Unreason To Believe

We’re trying a new approach here in an attempt to fall in line with a wider swath of our fellow electorate. Clearly we are out of step. So very, very out of step.

Our goal is to stop over-analyzing things. Maybe stop analyzing everything altogether. It only leads to despondency and heavy drinking. Let’s just start pretending to take what our politicians tell us at face value. We know they’re all lying to us, so let’s go with the lies we find most agreeable and beneficial to us. That way, when they fail to deliver, it justifies our anger and disillusionment with the entire system. The politicians are the problem not us.

Cut taxes without cutting services? We like it. Stability and non-accountability above compromise and cooperation? Hells yeah! Putting a majority government in place enables us not to have to think about federal politics again for another 4 years or so. That’s what politics is all about, isn’t it? Divesting ourselves of any and all responsibility.

We’ll also try our best to pay attention to what politicians who pander to our worst instincts have to say about their opponents and we’ll poo-poo what these duly smeared politicians say about any sort of ‘hidden agenda’. That’s just conspiracy minded, we’ll tell them. Besides, what do you know? You once lived outside of the country, didn’t you? Let’s set aside policy and platforms for personality. I’m only going to vote for someone I’d like to have a beer with. It’s a whole lot easier that way.

So we’re going to begin by sharing the joy our mayor and his brother have expressed with the outcome of Monday’s federal election. Finally. After nearly 25 years in exile, we have Conservatives MPs in 416 Toronto. The Liberal Fortress GTA has been breached and this can only mean good things for the city and region.

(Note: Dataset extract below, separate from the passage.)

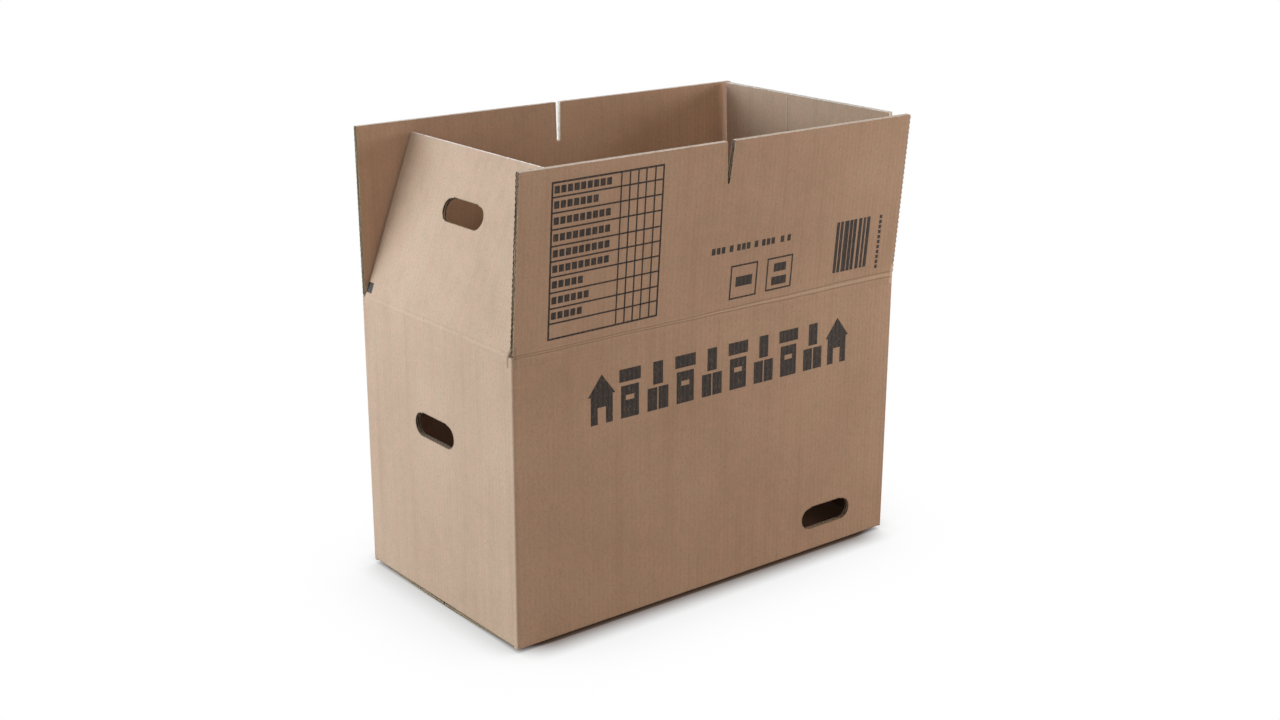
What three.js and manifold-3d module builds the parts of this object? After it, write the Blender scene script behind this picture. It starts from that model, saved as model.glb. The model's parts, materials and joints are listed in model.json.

After years of being neglected and taken for granted by successive Liberal governments in Ottawa, left to our own devices to build transit, affordable housing and upgrade infrastructure, we have elected a party that will listen to our needs and set those things right. It’s true. Technically speaking, the Conservatives have been in power for 5 years now and haven’t really ever talked about any of that except for stimulus spending that the dreaded near-coalition forced them into when the world’s economy was heading off the cliff in 2008.

But you see, their hands were tied in a minority situation. Now freed from those merciless bonds, not with a little help from Toronto and the GTA, they can finally be themselves which, I think, if you didn’t look too closely at how they’ve operated as a government, could be seen as magnanimous. Caring, accommodating, law-abiding and magnanimous.

And since our mayor and his brain trust helped push them over the top, we should expect a little payback in return. Only Liberals ignore those who vote for them. While Conservatives focus mostly on their enemies, they do know who their friends are and reward them accordingly.

What from the mayor’s wish list should we look to be granted first? And by ‘wish list’, I mean not an actual list of priorities that Mayor Ford set down early on in the campaign for the federal politicians to agree or disagree with. That would be getting involved, politically speaking. The mayor didn’t want to get involved. At least, until he publicly endorsed the Conservatives and started sending out robo-calls to voters in various 416 ridings. But now that he’s rolled the dice and come up 7s, what would he wish for if he had any wishes?

There’s money for subways through P3s. So the mayor can finally administer the death blow to Transit City. Check that one off the list. Then there’s… there’s…

For this to work, we’re going to have to ignore the fact that all throughout last year’s municipal campaign, then candidate Rob Ford told us that the city didn’t have a revenue problem. It was all about over-spending and profligate waste. So it makes it a little awkward to go to the federal government now, cap in hand as the mayor referred to it when someone else was doing it, and ask for money that the mayor claims we don’t need.

The difference is, we’re coming at this from a position of strength now. Not only did we help give the Conservatives a majority government, so they owe us, but we don’t really need the money in the first place. If we did, the mayor and his people at City Hall wouldn’t have cut and frozen taxes. So let’s look at it more as a Demand rather than Wish List. We are in the driver’s seat. All it took was electing government MPs. Conservative government MPs. Conservative majority government MPs.

Who knew life could be this simple and easy? Aside from the 40% of voters who cast Conservative ballots on Monday. They’re clearly on to something. Set aside reason and logic and things become very clear, very straight-forward. It’s what we’re all looking for in the long run, isn’t it?

new me-ly submitted by Cityslikr

2 thoughts on “Unreason To Believe

  1. I often think that my life would be a whole lot simpler if I could just not analyze or think logically through things. No matter how I try, I can’t turn that off. It sometimes makes me feel like one of those religious flagellates. Maybe there will be social democracy in “heaven”

  2. You could go to this tonight in a cathartic/group therapy feel depending on how you view the election.

    What A Federal Election! Now What’s Next? Toronto Socialist Action public forum with Cheri DiNovo, John Orrett and Mike Skinner.
    Admission: $4 or pwyc
    Where: , OISE, 252 Bloor W, rm 2-212, Toronto,
    When: 7 pm

    As we move from April showers to May flowers
    There could be a subculture of anti-Ford artists. I’d write Ford= Fix or repair daily.